The CPI Inflation Report: The Main Event

While earnings provided the opening act, the March Consumer Price Index (CPI) report, due Wednesday morning, is the week's undisputed main event. The market's negative tilt ahead of this data reflects classic risk-off positioning. After three consecutive months of inflation readings exceeding forecasts, another hot report could severely undermine the narrative that has fueled the 2024 rally: that the Fed will engineer a soft landing and pivot to rate cuts in the coming months.

Consensus estimates call for a 0.3% monthly increase in both the headline and core (excluding food and energy) CPI. The year-over-year core figure is expected to dip slightly to 3.7%. However, it's the components that will tell the real story. Traders are laser-focused on services inflation, particularly shelter costs, which have been stubbornly high. Any surprise acceleration, especially in the super-core services (services ex-housing) metric the Fed watches closely, could trigger a sharp repricing of interest rate expectations.

What This Means for Traders

The pre-CPI drift lower presents both risk and opportunity. Traders should consider the following strategies:

  • Defensive Positioning: The move into utilities, consumer staples, and the US dollar pre-CPI is a classic hedge. Consider reducing exposure to high-multiple tech stocks most sensitive to rate expectations.
  • Volatility as an Asset: Expect a spike in the CBOE Volatility Index (VIX). Options strategies like straddles on major indices or the Invesco QQQ Trust (QQQ) can capitalize on a large move in either direction post-data.
  • Sector Rotation Plays: A hot CPI print would hit rate-sensitive sectors hardest (tech, real estate). Conversely, a cooler print could spark a rally in these same areas. Have watchlists ready for both scenarios.
  • Fed Funds Futures Watch: Monitor the implied probability of Fed rate cuts. Currently, the market prices in 1-2 cuts in 2024. A hot CPI could push the first cut into 2025, a bearish catalyst for equities.

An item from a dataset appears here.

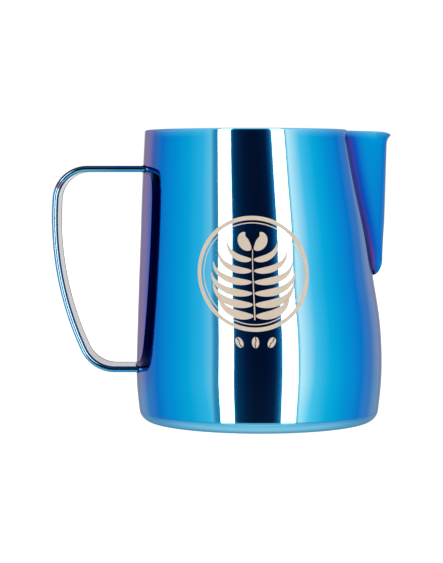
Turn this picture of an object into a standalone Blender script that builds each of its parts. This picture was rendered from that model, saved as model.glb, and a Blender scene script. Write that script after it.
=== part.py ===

A benign print could revive hopes for a July or September cut.

Technical Landscape Under Pressure

The S&P 500's pullback from recent all-time highs finds it testing key short-term support levels. A break below 5,200 could see a swift move toward the 5,150-5,100 zone, where its 50-day moving average currently resides. The Nasdaq 100, more richly valued, faces a steeper potential correction if bond yields surge on a hot CPI print. Key support sits near 18,000. The Dow Jones, with its heavier weighting in financials post-earnings, will be influenced by the continued performance of banks like JPMorgan, Goldman Sachs, and others reporting this week.

Volume and market breadth will be critical tells. A decline on low volume suggests cautious positioning; a sell-off on high volume indicates conviction and could signal a deeper correction. Watch the advance-decline line and the number of stocks above their 50-day MA for signs of underlying weakness broadening beyond the mega-caps.

Conclusion: Navigating a Macro-Centric Crossroads

Tuesday's tentative trading sets the stage for a pivotal moment. The market is at a crossroads where the positive momentum from strong economic growth meets the formidable wall of persistent inflation. JPMorgan's earnings offered a microcosm of this tension: robust business activity coexisting with significant macro risks.

The immediate path for equities will be dictated by the CPI report. A confirmation that inflation is resuming its disinflationary trend would likely reignite the rally, validating current valuations. However, a third consecutive upside surprise would force a fundamental reassessment of the "Goldilocks" scenario, likely leading to a sustained period of volatility, higher bond yields, and pressure on stock multiples. For active traders, this environment demands flexibility, disciplined risk management, and a readiness to pivot based on hard data rather than prevailing narratives. The week's true earnings report will come not from a bank, but from the Bureau of Labor Statistics.